Lines 3–4: The Single Living Brushstroke
Into this emptiness drifts a dramatic counter-image: "孤舟蓑笠翁 / A solitary boat, an old man in straw cloak and bamboo hat, 独钓寒江雪 / Fishing alone in the cold river snow." The abrupt shift in scale is the poem’s masterstroke. After the cosmic nothingness, we zoom in on a tiny, fragile figure – a lone fisherman. The boat is "孤" (lone), the man is implied to be equally alone, and the verb "独钓" (fishing alone) doubles down on this isolation. Yet there is no panic or despair. The figure sits in stillness, performing a mundane, almost meditative act. The straw cloak and bamboo hat are the humble attire of a peasant, not a hero, which makes his quiet persistence all the more powerful. The final character "雪" (xuě, snow) is not simply the object of the fishing; it loops back to the title and becomes the element in which the whole scene is suspended. He is not fishing for fish – how could he, in a frozen river? – but in the snow, as if aligning himself with the cold, pure, indifferent forces of nature.
Themes and Symbolism
1. Loneliness as Spiritual Integrity
The poem’s dominant theme is the dignity of solitude. Liu Zongyuan wrote this after being banished to Yongzhou (in modern Hunan province) due to failed political reforms. Cut off from the imperial court and his old life, he reframed his exile not as punishment but as a form of noble seclusion. The fisherman becomes a symbol of the principled man who refuses to compromise his values, even when the world grows cold and empty around him. His fishing is an act of waiting, of endurance, of staying true to oneself in a moral winter.

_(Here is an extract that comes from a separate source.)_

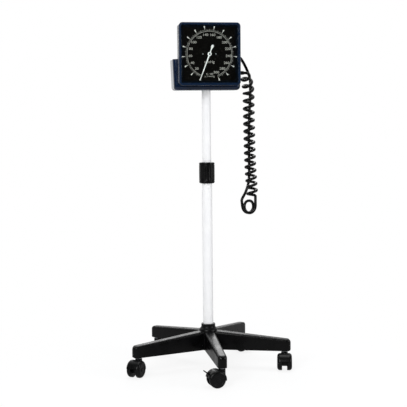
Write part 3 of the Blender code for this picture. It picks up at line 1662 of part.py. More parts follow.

2. The Unity of Man and Nature (天人合一)
Although the first two lines depict a world devoid of life, the fisherman does not fight nature – he merges with it. The white snow, the cold river, the lonely figure: they become one unified composition. This reflects the Daoist ideal of tian ren he yi (the harmony of heaven and humanity). The fisherman is not conquering the snow; he is a part of it, the final note in a silent symphony.
3. The Power of Blankness (留白)
The poem is a supreme example of the aesthetic of liu bai – leaving white space. Everything non-essential has been erased. The absence of birds, tracks, companions, and even obvious narrative forces the reader to focus entirely on the single remaining presence. This minimalism creates a kind of awe, a sense that the world has been reduced to its purest element: one man, one act, one layer of snow.
Cultural Context
Liu Zongyuan was a leading figure in the Classical Prose Movement and a high official who fell from grace after the short-lived Yongzhen Reform (805 CE). Exiled first to Yongzhou and later to Liuzhou, he poured his political disappointments into landscape writing. His famous "Eight Records of Yongzhou" prose essays and poems like "River Snow" express a shared sentiment: the elegant sorrow of a refined mind trapped in a remote wilderness.
In the Chinese tradition, the "fisherman" (渔翁) is an archetype with deep roots in Daoist philosophy. Unlike the busy farmer or ambitious official, the fisherman waits, watches, and does not force things. He appears in the Zhuangzi and in Qu Yuan’s Chu Ci as a figure of natural wisdom. Liu Zongyuan’s fisherman is not a real laborer but a literary persona – the scholar-recluse who chooses detachment from a corrupt society. The snow itself carries symbolic weight: it is a sign of winter’s harshness but also of purity, its whiteness often equated with moral spotlessness.
"River Snow" so perfectly captures the spirit of Chinese landscape art that it has inspired countless paintings (水墨画). Artists would paint the scene and inscribe the poem, seeing in it the perfect marriage of word and image, emptiness and form.
Conclusion
"River Snow" endures because it speaks a language beyond its brief lines. With the economy of a haiku and the depth of a philosophical treatise, it offers a vision of solitude that is not pathetic but majestic. The fisherman’s tiny silhouette against an infinity of white reminds us that the human self, however small, can hold its ground in the face of overwhelming forces. For modern readers, the poem is an antidote to noise and clutter – an invitation to sit still, to accept emptiness, and to find that a single, deliberate action can be enough. In the long tradition of "咏雪" poetry, Liu Zongyuan’s quatrain is the moment when snow ceases to be a weather event and becomes a mirror for the soul.